A Promotoria de Redenção (750 km de Belém) vai recorrer da decisão da Justiça que absolveu o líder indígena Paulinho Paiakan e sua mulher, Irekran, das acusações de estupro e atentado ao pudor.
Ao recorrer da absolvição, o Ministério Público vai argumentar que os laudos de corpo de delito e conjunção carnal confirmam a prática de estupro, ao contrário do que concluiu o juiz.
O advogado Leão Di Ramos Caiado Neto, 36, reclamou ontem que a versão da vítima, Sílvia Letícia Ferreira, 20, não foi levada em conta na sentença. A falta de provas convincentes foi o maior argumento para absolver Paiakan.
A promotoria também vai ressaltar que o Paiakan foi cúmplice da agressão porque Irekran não conseguiria imobilizar Sílvia Letícia e introduzir os dedos na vagina da estudante ao mesmo tempo.
Em entrevista ontem à Agência Folha, Sílvia Letícia afirmou que vive reclusa na casa em Redenção (750 km de Belém) porque tem medo de ser atacada por índios caiapós.
Ela se casou no ano passado com o agricultor Ricardo Afonso Cruz, 22, e é mãe de Suzane, de oito meses. A seguir, os principais trechos da entrevista.

Folha – Como você recebeu a absolvição de Paiakan?

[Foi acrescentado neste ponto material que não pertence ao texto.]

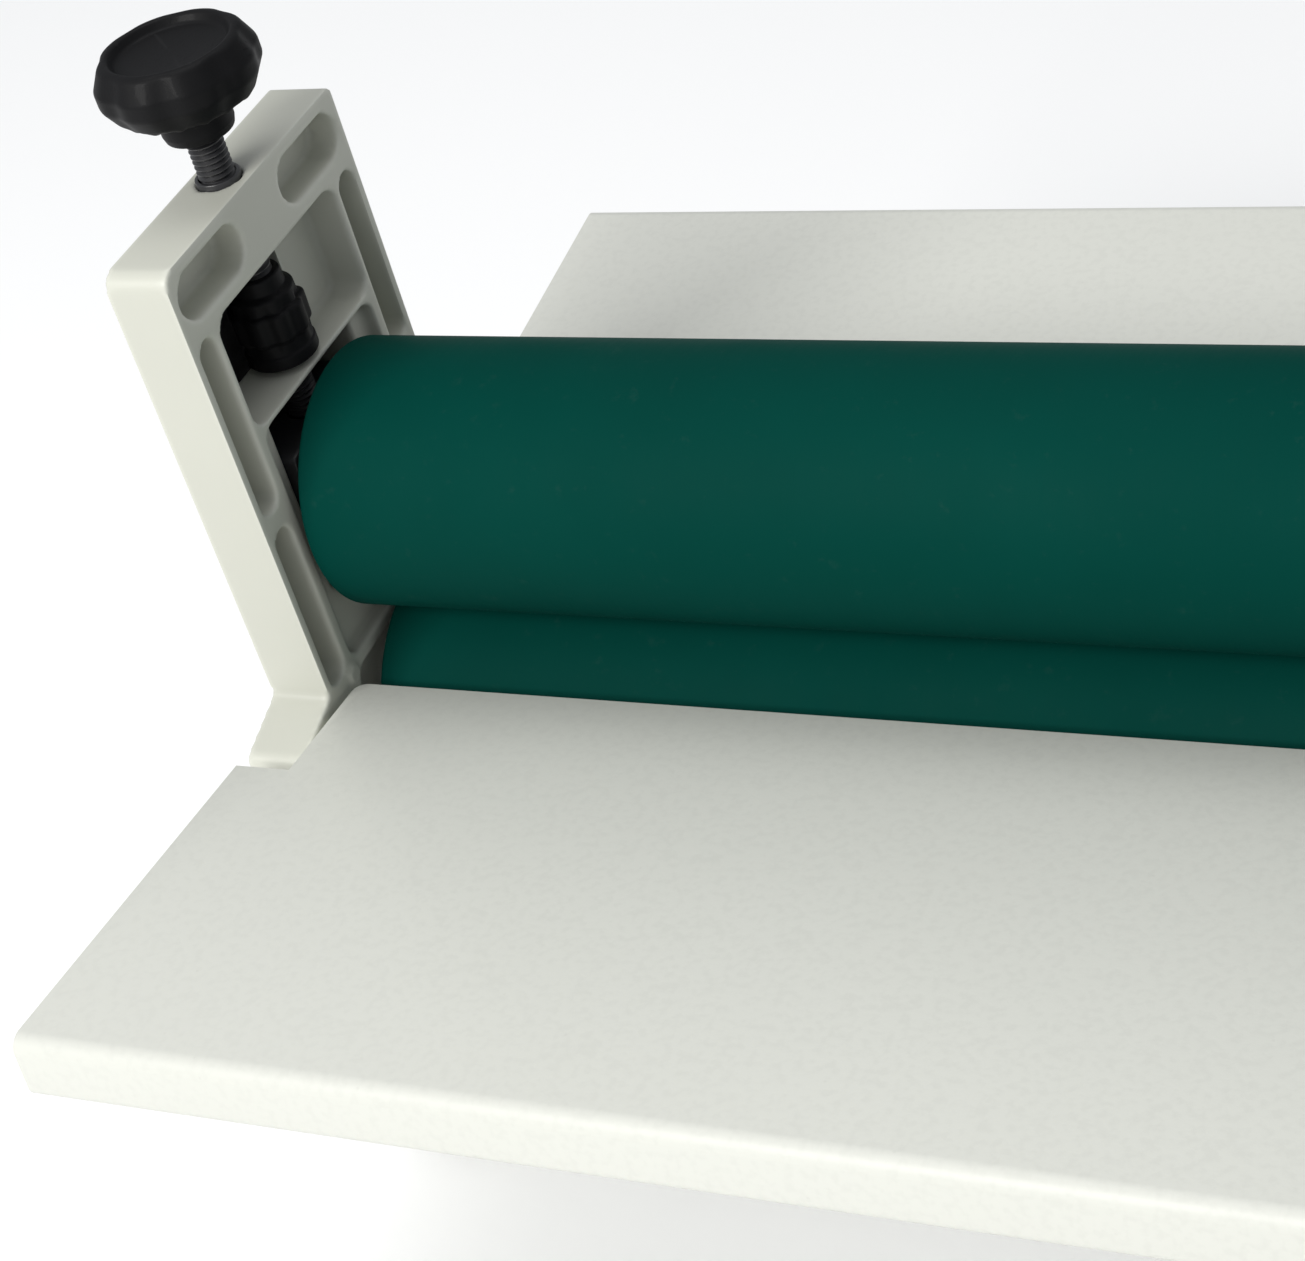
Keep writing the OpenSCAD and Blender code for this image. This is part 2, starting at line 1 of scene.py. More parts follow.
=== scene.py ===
"""Cold roll laminator: finished pieces, materials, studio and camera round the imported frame.

Lengths in the piece builders are millimetres and become metres when a piece is finished. The
frame gives every place and size that a piece has to meet.
"""

import json
import math

import bmesh
import bpy
from bpy.props import (
    FloatProperty,
    FloatVectorProperty,
    IntProperty,
    PointerProperty,
)
from mathutils import Matrix, Vector


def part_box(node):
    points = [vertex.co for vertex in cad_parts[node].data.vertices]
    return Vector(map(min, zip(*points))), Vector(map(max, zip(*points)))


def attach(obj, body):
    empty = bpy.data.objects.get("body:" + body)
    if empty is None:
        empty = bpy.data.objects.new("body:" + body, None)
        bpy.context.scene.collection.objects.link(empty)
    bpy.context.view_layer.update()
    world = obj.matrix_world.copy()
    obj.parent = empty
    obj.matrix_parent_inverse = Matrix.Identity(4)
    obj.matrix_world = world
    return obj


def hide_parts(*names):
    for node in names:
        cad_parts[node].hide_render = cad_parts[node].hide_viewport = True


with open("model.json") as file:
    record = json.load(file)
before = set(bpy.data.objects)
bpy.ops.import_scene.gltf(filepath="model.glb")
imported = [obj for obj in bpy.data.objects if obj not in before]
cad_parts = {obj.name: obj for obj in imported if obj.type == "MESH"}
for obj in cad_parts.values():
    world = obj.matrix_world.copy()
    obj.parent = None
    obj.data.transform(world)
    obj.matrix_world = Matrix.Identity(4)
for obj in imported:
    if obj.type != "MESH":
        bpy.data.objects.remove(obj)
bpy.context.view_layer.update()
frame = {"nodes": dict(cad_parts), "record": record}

bl_info = {
    "name": "Cold Roll Laminator",
    "version": (1, 0, 0),
    "blender": (4, 5, 0),
    "location": "3D View > Sidebar > Laminator",
    "description": "Builds the finished pieces of a hand-cranked cold roll laminator",
    "category": "Add Mesh",
}

MM = 0.001
SIDES = ("left", "right")
ROWS = ("front", "rear")
LEVELS = ("lower", "upper")
BODY_OF = {
    node: body
    for body, nodes in frame["record"]["behaviour"]["bodies"].items()
    for node in nodes
}
SLOT_OF = {part["node"]: part["material_slot"] for part in frame["record"]["subparts"]}


# ---------------------------------------------------------------- settings


class LaminatorShape(bpy.types.PropertyGroup):
    """Sizes of the details that the frame leaves open."""

    cast_grid: FloatProperty(
        name="Casting Grid", description="Mesh size of the rounded castings",
        default=0.00086, min=0.0006, max=0.003, unit="LENGTH", precision=5,
    )
    block_grid: FloatProperty(
        name="Block Grid", description="Mesh size of the rounded bearing blocks",
        default=0.0005, min=0.0003, max=0.001, unit="LENGTH", precision=5,
    )
    cast_rounds: IntProperty(
        name="Casting Rounds", description="Smoothing passes that round the casting's edges",
        default=2, min=1, max=20,
    )
    block_rounds: IntProperty(
        name="Block Rounds", description="Smoothing passes that round the blocks' edges",
        default=4, min=1, max=20,
    )
    thread_pitch: FloatProperty(
        name="Thread Pitch", description="Pitch of the pressure spindles",
        default=0.00125, min=0.0008, max=0.002, unit="LENGTH", precision=5,
    )
    knob_lobes: IntProperty(
        name="Knob Lobes", description="Finger lobes round each hand knob",
        default=8, min=3, max=12,
    )
    nut_lobes: IntProperty(
        name="Lock Nut Lobes", description="Lobes round each lock nut",
        default=9, min=5, max=16,
    )
    rubber_round: FloatProperty(
        name="Rubber Edge", description="Round at the ends of the roller covering",
        default=0.0012, min=0.0004, max=0.003, unit="LENGTH", precision=4,
    )


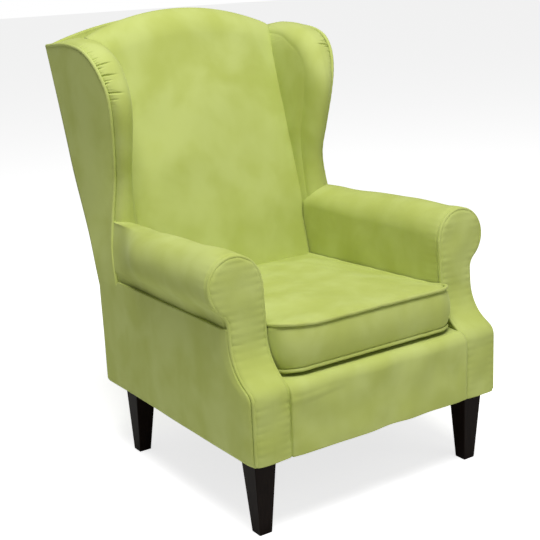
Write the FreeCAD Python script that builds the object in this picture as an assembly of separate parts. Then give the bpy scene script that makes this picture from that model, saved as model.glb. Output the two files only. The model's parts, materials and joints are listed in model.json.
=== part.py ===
import FreeCAD, Part
import math
import os
from FreeCAD import Vector

# Wingback armchair: hardwood frame, sprung seat, padded back, wings and rolled arms,
# a loose box cushion and four tapered legs. Millimetres, +Z up, front towards -Y.
# The origin is on the floor, under the middle of the chair's overall box.
# "Depth" below means the distance behind the front face of the base.

# Overall form
arch_peak_height = 1100.0
arch_sag = 48.0
rear_arch_drop = 16.0
rear_arch_rise = 59.0
wing_top_drop = 68.0
base_width = 700.0
base_depth = 680.0
leg_height = 183.0
kink_height = 440.0
recline = 19.1
inside_recline = 15.6
seat_slope = 2.2

# Arms
arm_height = 622.0
arm_inner_half = 252.0
roll_radius = 66.4
roll_underturn = 52.0
roll_hollow_share = 0.75
waist_half = 345.0
roll_end_setback = 65.0
arm_pad_thickness = 25.0
arm_pad_bottom = 300.0

# Curved arm front, seen from the side
nose_height = 328.0
nose_radius = 25.0
nose_turn = 60.0
shelf_length = 15.0
cove_radius = 109.0
scroll_lean = 3.4
facing_thickness = 16.0
bead = 8.0
bead_proud = 4.0

# Frame timber
rail_thickness = 30.0
rail_top = 318.0
rail_bottom = 187.0
panel_thickness = 8.0
post_width = 45.0
back_post_depth = 50.0
front_post_depth = 40.0
post_far_drop = 32.0
arm_rail_height = 44.0
lower_rail_height = 30.0
lower_rail_width = 23.0
block_leg = 60.0
block_height = 55.0
top_rail_drop = 40.0
top_rail_height = 70.0
top_rail_thickness = 28.0
wing_board_thickness = 15.0
wing_board_inner = 282.0
wing_board_setback = 30.0
back_cross_rail_height = 50.0
border_rise = 17.5
border_round = 22.0
border_setback = 1.0

# Seat and back suspension
spring_count = 5
spring_loops = 7
spring_wire = 4.0
spring_half_width = 42.0
spring_side_gap = 10.0
clip_width = 24.0
clip_length = 22.0
clip_thickness = 2.0
clip_clearance = 0.1
deck_thickness = 23.0
strap_count = 5
strap_width = 50.0
strap_thickness = 3.0
seat_gap = 0.3
deck_clearance = 0.8

# Inside back
back_whole_thickness = 78.0
inside_back_datum = 430.0
back_bottom = 328.0
back_pad_thickness = 55.0
back_crown = 14.0
back_top_round = 34.0
round_share_in = 0.22
round_share_down = 0.32

# Wings
wing_bulge = 26.0
wing_nose_facets = 8
wing_inner_half = 262.0
wing_inner_setback = 6.0

# Loose seat cushion
cushion_half_width = 248.0
cushion_front = 26.0
cushion_back_gap = 2.0
cushion_front_lift = 10.0
cushion_lift_length = 80.0
cushion_edge_height = 98.0
cushion_crown = 12.0
cushion_top_rise = 3.0
cushion_front_crown_share = 0.3
cushion_skin = 3.0
cushion_corner = 42.0
cushion_corner_power = 14
band_bulge = 9.0

# Legs and their fixings
foot_size = 32.0
leg_top_size = 56.0
rear_leg_rake = 18.0
foot_outer_half = 319.0
front_foot_depth = 36.0
rear_foot_setback = 51.0
bolt_diameter = 8.0
bolt_in_leg = 45.0
bolt_setback = 5.0
plate_size = 50.0
dust_cover_thickness = 1.5
dust_cover_setback = 4.0

# Extra reach of a tool that only cuts or trims, and the twist that still counts as flat
spare = 1.0
flatness = 0.0001

# Worked-out sizes
base_half = base_width / 2
tan_recline = math.tan(math.radians(recline))
tan_inside = math.tan(math.radians(inside_recline))
tan_seat = math.tan(math.radians(seat_slope))
rear_arch_peak_height = arch_peak_height - rear_arch_drop
wing_top_height = arch_peak_height - wing_top_drop
rear_reach = base_depth + (rear_arch_peak_height - kink_height) * tan_recline
front_y = -(rear_reach - bead_proud) / 2
facing_drop = nose_height - rail_top
roll_length_end = base_depth - roll_end_setback
inside_back_depth = base_depth - back_whole_thickness
rear_foot_depth = base_depth - rear_foot_setback
roll_x = arm_inner_half + roll_radius
roll_z = arm_height - roll_radius
panel_inner_half = base_half - panel_thickness
side_rail_inner = panel_inner_half - rail_thickness
post_inner = side_rail_inner - post_width
rail_rear = base_depth - panel_thickness
rear_rail_front = rail_rear - rail_thickness
spring_front = facing_thickness + rail_thickness / 2
spring_rear = rear_rail_front + rail_thickness / 2
spring_pitch_across = 2 * (arm_inner_half - spring_side_gap - spring_half_width) / (spring_count - 1)
rear_rail_top = rail_top - (spring_rear - spring_front) * tan_seat
arch_radius = (arm_inner_half ** 2 + arch_sag ** 2) / (2 * arch_sag)

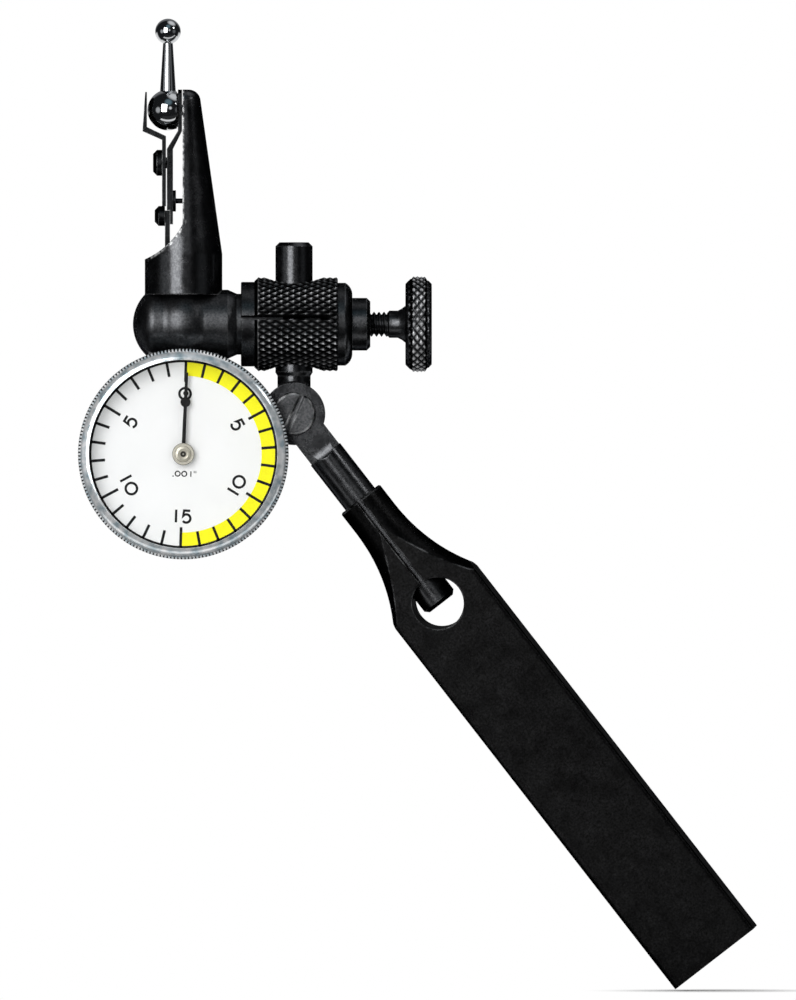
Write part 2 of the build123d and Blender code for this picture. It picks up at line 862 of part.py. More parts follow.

Sílvia Ferreira - Foi um absurdo o que o juiz (Elder Lisboa Costa) fez. Para mim, esse juiz de Redenção foi um canalha, sem-vergonha, não ouviu a minha palavra.
Folha – O juiz alega que os laudos não confirmam o estupro.
Sílvia – Ele não leu direito ou não prestou atenção, porque os laudos acusam, sim, estupro.
Folha – Naquele dia, depois da festa (31/5/92), foi Irekran que começou a te agredir, como concluiu o juiz?
Sílvia – A Irekran me segurou e ele que fez o serviço. Sei que ele (Paiakan) jogou a culpa na mulher, mas a Irekran não tem pênis.
Folha – A Irekran foi acusada de te agredir. Isso aconteceu?
Sílvia – Ela me segurou para que eu ficasse quieta. Agora, foi ele que fez o estupro e enfiou os dedos na minha vagina. Não ela.
Folha – O juiz observou na sentença que os teus advogados poderiam ter acusado Paiakan de agressão física e não de estupro, que não foi comprovado.
Sílvia – Os advogados acusaram ele de estupro porque realmente ele é um estuprador.
Folha – Você conhecia Paiakan antes da festa?
Sílvia – Eu não conhecia ele há muito tempo. Conhecia as meninas dele, que iam lá em casa e pediam para eu ajudar a fazer o dever. Eu fui para a chácara com o motorista dele, o Edilson. Na volta, ele (Paiakan) disse que tinha que me levar porque tinha pedido autorização para o meu pai e a responsabilidade era dele.
Folha – Paiakan te ameaçou após a denúncia?
Sílvia – Me ameaçou sim, inclusive eles pagaram um pistoleiro para andar atrás de nós. Os índios corriam atrás de mim por aqui.
Folha – Durante o processo, ele voltou a te ameaçar?
Sílvia – Voltou. O pessoal da aldeia dele (A-Ukre) não pode me ver na rua que quer correr atrás.
Folha – Alguém te agrediu?
Sílvia – Não me agrediram porque eu não saio mais de casa. Estou arriscada de um índio passar o carro em cima de mim, de eles mandarem bala de uma esquina, pagar um pistoleiro para me matar.